What It Is

Visual grounding is the task of localizing one or more regions in an image given a natural language expression (e.g., “the red car on the left”). It includes referring expression comprehension (REC), open-vocabulary detection, and open-vocabulary segmentation, and is a core capability for vision-language models operating in the physical world.

Why It Matters

Visual grounding connects language semantics to spatial perception. It is the bridge between what a model “understands” linguistically and what it can locate and act on in an image.

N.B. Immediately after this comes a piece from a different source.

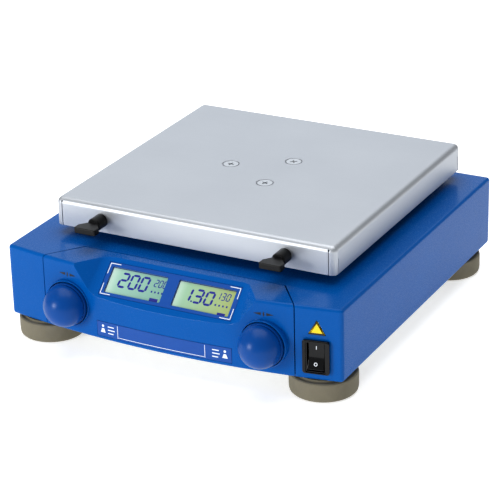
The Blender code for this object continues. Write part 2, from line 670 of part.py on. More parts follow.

Compositional grounding — handling attributes, spatial constraints, relational context, and OCR cues — is far harder than simple object class lookup and distinguishes genuinely capable VLMs from pattern-matching systems.

How It Works

Grounding approaches vary by architecture:

  • Modular pipelines: a frozen vision backbone extracts features; a separate language-guided decoder produces bounding boxes or masks via cross-attention and Hungarian matching
  • Early-fusion Transformers: image and text tokens share a single backbone; task tokens predict geometry and mask embeddings sequentially (e.g., Chain-of-Perception: <coord> → <size> → <seg>)
  • Query-based detectors (e.g., DETR variants): a fixed set of learned object queries cross-attend to image features; Hungarian matching assigns predictions to ground truth

Open-vocabulary grounding generalizes beyond fixed class lists to arbitrary natural language prompts, requiring alignment between visual features and text embeddings.

Key Sources

Open Questions

  • How do grounding models scale with dataset size versus model size?
  • Can grounding be made robust to ambiguous or underspecified prompts?
  • What is the right evaluation protocol for compositional grounding beyond RefCOCO?